Take out a shorter loan term or refinance for a lower rate
If you can, take an initial loan term of 15 years. This will greatly increase the amount of your payment each month but may be worth it depending on your life circumstances. Paying off a 15 yr fixed mortgage vs. a 30 yr is a huge difference!
Or, if you have a high interest rate (as many do before the Real Estate market tanked) consider refinancing your home to a lower rate, or a loan modification to a 15 year mortgage. There are fees associated with a refinance, so make sure you do your research and take into account the time you plan on spending in your home.
Use an equity line to pay off an existing 1st mortgage
Using an equity line to pay off a existing mortgage is not for the undisciplined.
Equity lines typically have a very low interest rate, usually in the 2% range.

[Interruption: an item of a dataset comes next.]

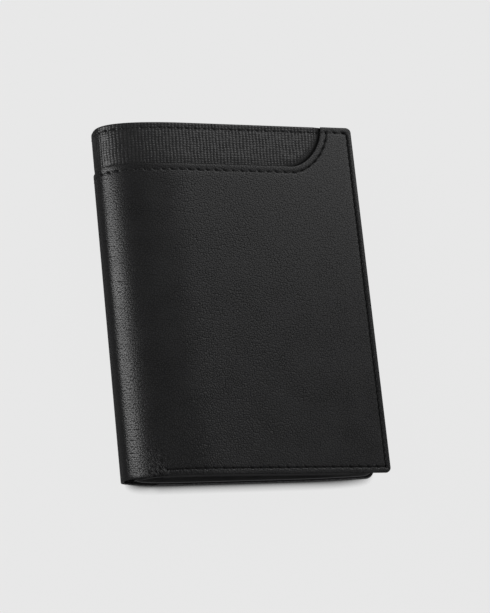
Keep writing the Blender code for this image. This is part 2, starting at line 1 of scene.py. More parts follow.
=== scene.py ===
"""Looks of the vertical wallet: leather, lining, thread, studio and camera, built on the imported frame.

Lengths are in metres in the frame's own axes. The leather follows one section line in the XZ plane,
from the back cover's free edge round the spine to the front cover's free edge. A place on a ply is
given flat, as (s, y): s is the length along that line and y the height above the foot.
"""

import math

import bmesh
import bpy
import numpy as np
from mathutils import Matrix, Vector, kdtree
from mathutils.geometry import delaunay_2d_cdt


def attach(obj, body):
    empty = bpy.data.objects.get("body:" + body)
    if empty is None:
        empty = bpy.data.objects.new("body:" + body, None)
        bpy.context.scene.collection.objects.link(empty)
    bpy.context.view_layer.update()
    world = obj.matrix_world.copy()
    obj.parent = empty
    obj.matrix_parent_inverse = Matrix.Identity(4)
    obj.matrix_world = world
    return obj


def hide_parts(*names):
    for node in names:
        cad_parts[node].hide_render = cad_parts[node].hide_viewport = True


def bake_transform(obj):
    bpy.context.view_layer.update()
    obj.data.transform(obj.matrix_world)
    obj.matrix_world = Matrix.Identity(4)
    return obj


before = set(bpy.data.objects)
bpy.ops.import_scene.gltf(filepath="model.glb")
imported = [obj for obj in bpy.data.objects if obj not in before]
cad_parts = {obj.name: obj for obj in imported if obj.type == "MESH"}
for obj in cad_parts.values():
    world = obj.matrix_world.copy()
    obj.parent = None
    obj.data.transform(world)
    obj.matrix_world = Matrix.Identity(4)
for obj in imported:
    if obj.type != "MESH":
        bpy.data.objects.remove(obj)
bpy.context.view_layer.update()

# Section line of the closed wallet
WIDTH = 0.092
HEIGHT = 0.125
SPINE_DEPTH = 0.02135
SPINE_REACH = 0.02597
SPINE_POWER = 2.83
FREE_EDGE_DEPTH = 0.01713
SLOPE_EASE = 0.004
BACK_NARROWER = 0.0012
BACK_SHORTER = 0.0017
CURL_RISE = 0.00295
CURL_LENGTH = 0.030
TRACE_STEPS = 600

# The two folds: the bodies that each one joins, and half the length over which it bends
BACK_PAIR = ("back_cover", "spine")
FRONT_PAIR = ("spine", "front_cover")
FOLD_SOFTNESS = 0.0032

# Plies, from the outside in: depth of the outer face and thickness
SMOOTH_PLY = (0.0, 0.0010)
BAND_PLY = (0.00125, 0.0006)
LINING_PLY = (0.00210, 0.0004)
PANEL_PLY = (0.00280, 0.0006)
LINING_INSET = 0.0006
PANEL_INSET = 0.0003
INNER_STRIP_DEPTH = 0.0045
INNER_STRIP_EASE = 0.009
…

In order to pay off your existing mortgage with an equity line, you need to have more equity in your home than what you owe on your mortgage.
The bonus to this method is a lower rate while you pay it off, add extra payments and you'll really pay if off faster.
The downside to this is loan modifications and fees as if you refinanced. Also, you do not want to borrow more than needed since equity lines are revolving or you can get yourself into serious hot water.
There you have it!
These are the easiest ways to pay off your mortgage in the most painless ways possible.